You can get a used 1989 Toyota Truck for $1000. You can also get a 2007 Ferrari 599 GTB Fiorano for around $391,880. So why doesn’t everybody go grab an old Toyota? Well for one thing, compared to a Ferrari that Toyota is a veritable piece of junk. Another reason is that everybody doesn’t need a truck. And still another is that the truck may not come in a color that everybody likes. See? There’s a lot more to it than just price.

When it comes to websites you really have to consider why you need one. Here’s a rough little guide:

  • If you’re just using your site to post some pictures that you don’t really care about and you don’t mind some advertising on your website or a domain name like www.somecompany.com/your-crazy-site-name-899, then a free site is the right choice for you.

  • If you’re a business and you’d like to get some information out about your company that is non-critical, meaning it doesn’t matter if it gets lost, then you’re going to pay a couple thousand. Your website should be reflective of your company’s identity so you’ll need your own domain name and a website design that matches your company.

  • If you’re selling something online or if you’re creating a web-based application you can spend anywhere from five thousand to 30 thousand plus. You’ll need a secure site that makes your visitors feel confident that you are trustworthy.

  • Lastly, if you’re a government entity you should be spending millions on your website. Every dirty hacker in the world would jump at the opportunity to defame the White House website and every bit of the information on it is critical.

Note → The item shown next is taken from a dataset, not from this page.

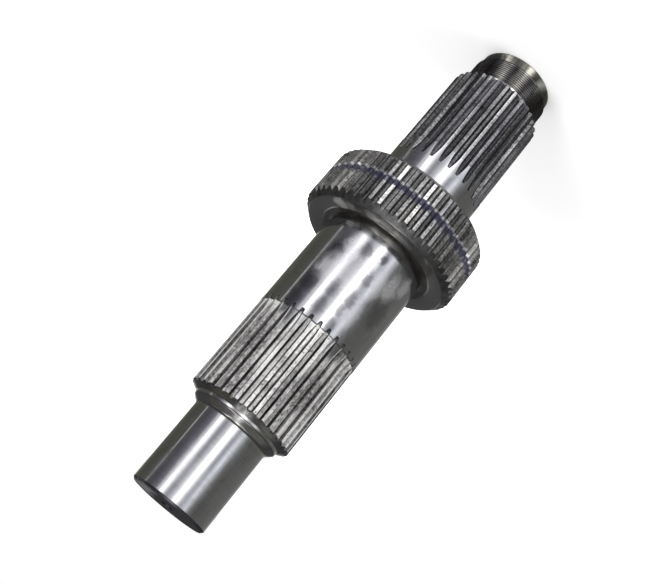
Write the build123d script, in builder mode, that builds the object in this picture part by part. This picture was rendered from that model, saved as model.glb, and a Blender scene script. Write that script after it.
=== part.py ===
from build123d import *
from math import acos, cos, degrees, pi, radians, sin, sqrt, tan
import os

# Splined transmission shaft, turned, hobbed and ground from one steel bar.
# It stands on its threaded end: Z runs along the shaft and Z = 0 is the threaded end's face.
# From the bottom: pilot and thread, 31-tooth spline, ground band, 54-tooth coupling collar,
# ground seat, 34-tooth spline, cone shoulder, ground journal. All lengths are in millimetres.

# Threaded end, M55 x 1.5; the cylinder is at the thread's crests
thread_radius = 27.5
thread_length = 13.7
pilot_radius = 26.0
pilot_length = 6.2
pilot_chamfer = 0.4
relief_depth = 1.2
relief_length = 5.2

# Tooth form shared by both splines and the collar: involute, 30 degree pressure angle
tooth_module = 2.0
pressure_angle = 30.0
tip_allowance = 0.2
root_allowance = 1.1
hob_radius = 38.0
cutter_overrun = 1.5

# Spline beside the thread, 65 x 2 x 31; the ground band beyond it has the spline's full size
small_spline_size = 65.0
small_spline_length = 61.4
spline_end_chamfer = 0.5
small_runout_reach = 12.0

# Ground band between that spline and the collar, with the lead taper at each ground edge
ground_edge_length = 0.8
band_length = 34.0
band_corner = 1.5

# Coupling collar, 110 x 2 x 54, teeth cut right through
collar_size = 110.0
collar_width = 40.0
collar_chamfer = 4.4

# Recess turned into the collar's face round the seat, with a grinding undercut on the shaft
recess_radius = 39.8
recess_depth = 2.4
undercut_depth = 0.45
undercut_rise = 2.4
undercut_ramp = 1.0

# Spline beyond the seat, 70 x 2 x 34; the ground seat has the spline's full size
seat_length = 69.9
large_spline_size = 70.0
large_spline_length = 61.1
large_runout_reach = 3.7

# 45 degree cone down from that spline, hollow fillet, and the ground end journal
shoulder_radius = 29.2
journal_radius = 25.0
journal_length = 52.3
journal_chamfer = 1.3
journal_fillet = 6.0

# 60 degree centre holes in both end faces, in which the shaft turns for grinding
centre_mouth_radius = 4.25
centre_drill_radius = 2.0
centre_drill_depth = 8.0
centre_angle = 60.0

# The metric spline series gives a size one tooth less than it holds modules
small_spline_teeth = int(small_spline_size / tooth_module) - 1
large_spline_teeth = int(large_spline_size / tooth_module) - 1
collar_teeth = int(collar_size / tooth_module) - 1

# Ground surfaces, and the tip and root circles of each set of teeth
band_radius = small_spline_size / 2
seat_radius = large_spline_size / 2
small_tip_radius = small_spline_size / 2 - tip_allowance * tooth_module / 2
small_root_radius = small_spline_size / 2 - root_allowance * tooth_module
large_tip_radius = large_spline_size / 2 - tip_allowance * tooth_module / 2
large_root_radius = large_spline_size / 2 - root_allowance * tooth_module
collar_tip_radius = collar_size / 2 - tip_allowance * tooth_module / 2
collar_root_radius = collar_size / 2 - root_allowance * tooth_module

# Heights of the steps, added up from the threaded end
thread_start = pilot_length + thread_radius - pilot_radius
thread_end = thread_start + thread_length
relief_radius = thread_radius - relief_depth
small_spline_start = thread_end + relief_length
band_start = small_spline_start + small_spline_length
collar_start = band_start + band_length
collar_end = collar_start + collar_width
undercut_radius = seat_radius - undercut_depth
undercut_end = collar_end + undercut_rise
seat_end = collar_end + seat_length
cone_start = seat_end + large_spline_length
cone_end = cone_start + large_tip_radius - shoulder_radius
fillet_angle = degrees(acos(1 - (shoulder_radius - journal_radius) / journal_fillet))
journal_start = cone_end + journal_fillet * sin(radians(fillet_angle))
shaft_length = journal_start + journal_length


def involute(angle):
    return tan(angle) - angle


def space_half_angle(teeth, size, radius):
    # Half of one tooth space, as an angle at the shaft's axis, on the circle of this radius
    pitch_radius = tooth_module * teeth / 2
    base_radius = pitch_radius * cos(radians(pressure_angle))
    profile_shift = (size - tooth_module * teeth - root_allowance * tooth_module) / 2
    tooth_width = pi * tooth_module / 2 + 2 * profile_shift * tan(radians(pressure_angle))
    tooth_half = tooth_width / (2 * pitch_radius) + involute(radians(pressure_angle))
    return pi / teeth - tooth_half + involute(acos(base_radius / radius))


def tooth_space(teeth, size, root_radius, tip_radius):
    # One space at -Y, its flanks straight between points of the involute at root and tip
    outer_radius = tip_radius + tip_allowance * tooth_module
    corners = []
    for radius, side in ((root_radius, -1), (outer_radius, -1), (outer_radius, 1), (root_radius, 1)):
        half_angle = side * space_half_angle(teeth, size, radius)
        corners.append((radius * sin(half_angle), -radius * cos(half_angle)))
    with BuildSketch() as space:
        with BuildLine():
            Polyline(*corners, close=True)
        make_face()
    return space.sketch


def runout_length(root_radius, tip_radius):
    # Distance along the shaft from full depth to where the round hob leaves the tips
    return sqrt(2 * hob_radius * (tip_radius - root_radius) - (tip_radius - root_radius) ** 2)


def runout_angle(root_radius, tip_radius):
    # Turn about the hob's axis that lifts the cut clear of the tips
    return degrees(acos(1 - (tip_radius - root_radius + tip_allowance * tooth_module) / hob_radius))


# Tool body for one space of the spline beside the thread, running out towards the collar
small_space_shape = tooth_space(
    small_spline_teeth, small_spline_size, small_root_radius, small_tip_radius
)
small_full_depth_end = band_start + small_runout_reach - runout_length(small_root_radius, band_radius)
with BuildPart() as small_space:
    with BuildSketch(Plane.XY.offset(small_full_depth_end)) as small_space_profile:
        add(small_space_shape)
    extrude(amount=small_spline_start - cutter_overrun - small_full_depth_end)
    revolve(
        small_space_profile.sketch,
        axis=Axis((0, -small_root_radius - hob_radius, small_full_depth_end), (1, 0, 0)),
        revolution_arc=runout_angle(small_root_radius, band_radius),
    )

# Tool body for one space of the spline beyond the seat, running out towards the collar
large_space_shape = tooth_space(
    large_spline_teeth, large_spline_size, large_root_radius, large_tip_radius
)
large_full_depth_start = seat_end - large_runout_reach + runout_length(large_root_radius, seat_radius)
with BuildPart() as large_space:
    with BuildSketch(Plane.XY.offset(large_full_depth_start)) as large_space_profile:
        add(large_space_shape)
    extrude(amount=cone_end - large_full_depth_start)
    revolve(
        large_space_profile.sketch,
        axis=Axis((0, -large_root_radius - hob_radius, large_full_depth_start), (-1, 0, 0)),
        revolution_arc=runout_angle(large_root_radius, seat_radius),
    )

# Tool body for one space of the collar, half a pitch round so that a tooth stands at -Y
collar_space_shape = tooth_space(collar_teeth, collar_size, collar_root_radius, collar_tip_radius)
with BuildPart() as collar_space:
    with BuildSketch(Plane.XY.offset(collar_start - cutter_overrun)) as collar_space_profile:
        add(collar_space_shape)
    extrude(amount=collar_width + 2 * cutter_overrun)

# Centre drill, point upwards, mouth at Z = 0
centre_cone_depth = (centre_mouth_radius - centre_drill_radius) / tan(radians(centre_angle / 2))
with BuildPart() as centre_drill:
    with BuildSketch(Plane.XZ):
        with BuildLine():
            Polyline(
                (0, 0),
                (centre_mouth_radius, 0),
                (centre_drill_radius, centre_cone_depth),
                (centre_drill_radius, centre_drill_depth),
                (0, centre_drill_depth + centre_drill_radius * tan(radians(90 - centre_angle))),
                close=True,
            )
        make_face()
    revolve(axis=Axis.Z)

with BuildPart() as splined_shaft:
    # Turned blank: half section of the shaft, radius across and height up
    with BuildSketch(Plane.XZ) as blank_section:
        with BuildLine():
            to_cone = Polyline(
                (0, 0),
                (pilot_radius - pilot_chamfer, 0),
                (pilot_radius, pilot_chamfer),
                (pilot_radius, pilot_length),
                (thread_radius, thread_start),
                (thread_radius, thread_end),
                (relief_radius, thread_end + relief_depth),
                (relief_radius, small_spline_start),
                (small_tip_radius - spline_end_chamfer, small_spline_start),
                (small_tip_radius, small_spline_start + spline_end_chamfer),
                (small_tip_radius, band_start),
                (band_radius, band_start + ground_edge_length),
                (band_radius, collar_start - band_corner),
                (band_radius + band_corner, collar_start),
                (collar_tip_radius - collar_chamfer, collar_start),
                (collar_tip_radius, collar_start + collar_chamfer),
                (collar_tip_radius, collar_end - collar_chamfer),
                (collar_tip_radius - collar_chamfer, collar_end),
                (recess_radius, collar_end),
                (recess_radius, collar_end - recess_depth),
                (undercut_radius, collar_end - recess_depth),
                (undercut_radius, undercut_end),
                (seat_radius, undercut_end + undercut_ramp),
                (seat_radius, seat_end - ground_edge_length),
                (large_tip_radius, seat_end),
                (large_tip_radius, cone_start),
                (shoulder_radius, cone_end),
            )
            to_journal = CenterArc(
                (journal_radius + journal_fillet, journal_start),
                journal_fillet,
                180 + fillet_angle,
                -fillet_angle,
            )
            Polyline(
                to_journal @ 1,
                (journal_radius, shaft_length - journal_chamfer),
                (journal_radius - journal_chamfer, shaft_length),
                (0, shaft_length),
                to_cone @ 0,
            )
        make_face()
    revolve(axis=Axis.Z)

    # Hobbed teeth, one space at a time round the shaft
    with PolarLocations(0, small_spline_teeth):
        add(small_space.part, mode=Mode.SUBTRACT)
    with PolarLocations(0, large_spline_teeth):
        add(large_space.part, mode=Mode.SUBTRACT)
    with PolarLocations(0, collar_teeth, start_angle=180 / collar_teeth):
        add(collar_space.part, mode=Mode.SUBTRACT)

    # A centre hole in each end
    with Locations(Location((0, 0, 0)), Location((0, 0, shaft_length), (180, 0, 0))):
        add(centre_drill.part, mode=Mode.SUBTRACT)

os.makedirs("parts", exist_ok=True)
splined_shaft.part.label = "splined_shaft"
export_step(splined_shaft.part, "parts/splined_shaft.step")
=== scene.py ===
import math
import bpy
import bmesh
from mathutils import Matrix, Vector


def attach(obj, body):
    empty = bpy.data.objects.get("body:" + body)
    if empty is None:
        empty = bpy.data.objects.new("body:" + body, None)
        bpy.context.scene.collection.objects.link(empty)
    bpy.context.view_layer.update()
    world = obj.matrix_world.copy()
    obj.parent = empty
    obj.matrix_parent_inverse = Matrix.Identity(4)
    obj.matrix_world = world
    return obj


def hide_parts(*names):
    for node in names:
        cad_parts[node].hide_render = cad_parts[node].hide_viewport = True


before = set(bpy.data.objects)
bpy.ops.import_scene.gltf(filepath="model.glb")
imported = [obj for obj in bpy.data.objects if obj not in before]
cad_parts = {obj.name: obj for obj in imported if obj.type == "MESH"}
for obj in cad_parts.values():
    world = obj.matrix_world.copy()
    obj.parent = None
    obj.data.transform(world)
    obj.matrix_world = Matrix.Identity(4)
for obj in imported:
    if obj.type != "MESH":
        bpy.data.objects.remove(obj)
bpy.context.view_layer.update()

# The shaft stands on its threaded end. Its sizes are millimetres here, and metres once the mesh is made;
# the floor, tent, camera and lamps are placed in metres.
mm = 0.001
segments = 240  # points in a turned ring
edgeRound = 0.25  # how much a turned edge is broken
frontTurn = 2.5  # degrees from -Y round to the side that faces the camera

# the shaft's mesh: one ring of points after another along its surface, and a finish for every face
points = []
faces = []
faceFinish = []


def addRing(polar, z):
    # polar is a list of (angle, radius) going round once; a ring keeps each point's number and angle
    ring = []
    for angle, radius in polar:
        ring.append((len(points), angle))
        points.append((radius * math.cos(angle), radius * math.sin(angle), z))
    return ring


def roundRing(radius, z):
    return addRing([(-math.pi / 2 + 2 * math.pi * k / segments, radius) for k in range(segments)], z)


def addFace(corners, finish):
    faces.append(corners)
    faceFinish.append(finish)


def joinSame(lower, upper, finish):
    # quads between two rings of the same layout; finish is a name or a list, one for each column of faces
    count = len(lower)
    for k in range(count):
        after = (k + 1) % count
        corners = (lower[k][0], lower[after][0], upper[after][0], upper[k][0])
        addFace(corners, finish if isinstance(finish, str) else finish[k])
    return upper


def angleAt(ring, number):
    # a point's angle, a full turn more once the number has gone round
    return ring[number % len(ring)][1] + (2 * math.pi if number >= len(ring) else 0)


def joinAny(lower, upper, finish):
    # triangles between two rings whose points stand at different angles
    a = b = 0
    while a < len(lower) or b < len(upper):
        here = (lower[a % len(lower)][0], upper[b % len(upper)][0])
        if b >= len(upper) or (a < len(lower) and angleAt(lower, a + 1) <= angleAt(upper, b + 1)):
            a += 1
            addFace((here[0], lower[a % len(lower)][0], here[1]), finish)
        else:
            b += 1
            addFace((here[0], upper[b % len(upper)][0], here[1]), finish)
    return upper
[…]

One last note: a major factor in how you determine the value of your website is whether or not you see it as an investment in your company. The whole world is moving online; phone books, newspapers, networking groups—they can’t match the internet in terms of potential customers. It’s pretty important to your company that you view your website as a part of your marketing strategy.

Whether you’re putting up a personal website or selling diamonds online you’ll always get what you perceive your website to be worth—and from my experience if it doesn’t meet your expectations from the start you’ll spend more time money upgrading it until it does.